Though the CLI is a convenient way to fit models and generate metadata files outside of python or rust, you may often times find yourself wanting to fit in code. Lace gives you a number of options in both rust and python.

Rust

We first initialize a new Engine:

use rand::SeedableRng;
use rand_xoshiro::Xoshiro256Plus;
use polars::prelude::{CsvReader, SerReader};
use lace::prelude::*;
use lace::examples::Example;

// Load an example file
let paths = Example::Satellites.paths().unwrap();
let df = CsvReader::from_path(paths.data)
    .unwrap()
    .has_header(true)
    .finish()
    .unwrap();

// Create the default codebook
let codebook = Codebook::from_df(&df, None, None, false).unwrap();

// Build an rng
let rng = Xoshiro256Plus::from_entropy();

// This initializes 32 states from the prior
let mut engine = Engine::new(
    32,                         
    codebook,
    DataSource::Polars(df),
    0,
    rng,
).unwrap();

Now we have two options for fitting. We can use the Engine::run method, which uses a default set of transition operations that prioritizes speed.

engine.run(1_000);

We can also tell lace exactly which transitions to run.

// Run for 1000 iterations. Use the Gibbs column reassignment kernel, and
// alternate between the merge-split (Sams) and slice row kernels
let run_config = EngineUpdateConfig::new()
    .n_iters(100)
    .transitions(vec![
        StateTransition::ColumnAssignment(ColAssignAlg::Gibbs),
        StateTransition::StateAlpha,
        StateTransition::RowAssignment(RowAssignAlg::Sams),
        StateTransition::ComponentParams,
        StateTransition::RowAssignment(RowAssignAlg::Slice),
        StateTransition::ComponentParams,
        StateTransition::ViewAlphas,
        StateTransition::FeaturePriors,
    ]);

engine.update(run_config.clone(), ()).unwrap();

Note the second argument to engine.update. This is the update handler, which allows users to do things like attach progress bars, handle Ctrl+C, and collect additional diagnostic information. There are a number a built-ins for common use case, but you can implement UpdateHandler for your own types if you need extra capabilities. () is the null update handler.
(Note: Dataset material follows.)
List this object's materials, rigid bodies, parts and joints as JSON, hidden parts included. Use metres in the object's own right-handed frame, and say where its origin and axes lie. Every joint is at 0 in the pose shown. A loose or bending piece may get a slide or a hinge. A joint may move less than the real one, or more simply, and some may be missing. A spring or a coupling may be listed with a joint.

If we wanted a simple progressbar

use lace::prelude::update_handler::ProgressBar;

engine.update(run_config.clone(), ProgressBar::new()).unwrap();

Or if we wanted a progress bar and a Ctrl+C handler, we can use a tuple of UpdateHandlers.

use lace::prelude::update_handler::CtrlC;

engine.update(
    run_config,
    (ProgressBar::new(), CtrlC::new())
).unwrap();

Python

Let's load an Engine from an example and run it with the default transitions for 1000 iterations.

from lace.examples import Satellites

engine = Satellites()
engine.update(100)

As in rust, we can control which transitions are run. Let's just update the row assignments a bunch of times.

from lace import RowKernel, StateTransition

engine.update(
    500,
    timeout=10,              # each state can run for at most 10 seconds
    checkpoint=250,          # save progress every 250 iterations
    save_path="mydata.lace",
    transitions=[
        StateTransition.row_assignment(RowKernel.slice()),
        StateTransition.view_alphas(),
    ],
)

Convergence

When training a neural network, we monitor for convergence in the error or loss. When, say, we see diminishing returns in our loss function with each epoch, or we see overfitting in the validation set, it is time to stop. Convergence in MCMC is a bit different. We say our Markov Chain has converged when it has settled into a situation in which it is producing draws from the posterior distribution. In the beginning state of the chain, it is rapidly moving away from the low probability area in which it was initialized and into the higher probability areas more representative of the posterior.

To monitor convergence, we observe the score (which is proportional to the likelihood) over time. If the score stops increasing and begins to oscillate, one of two things has happened: we have settled into the posterior distribution, or the Markov Chain has gotten stuck on an island of high likelihood. When a model is identifiable (meaning that each unique parameter set creates a unique model) the posterior distribution is unimodal, which means there is only one peak, which is easily mapped.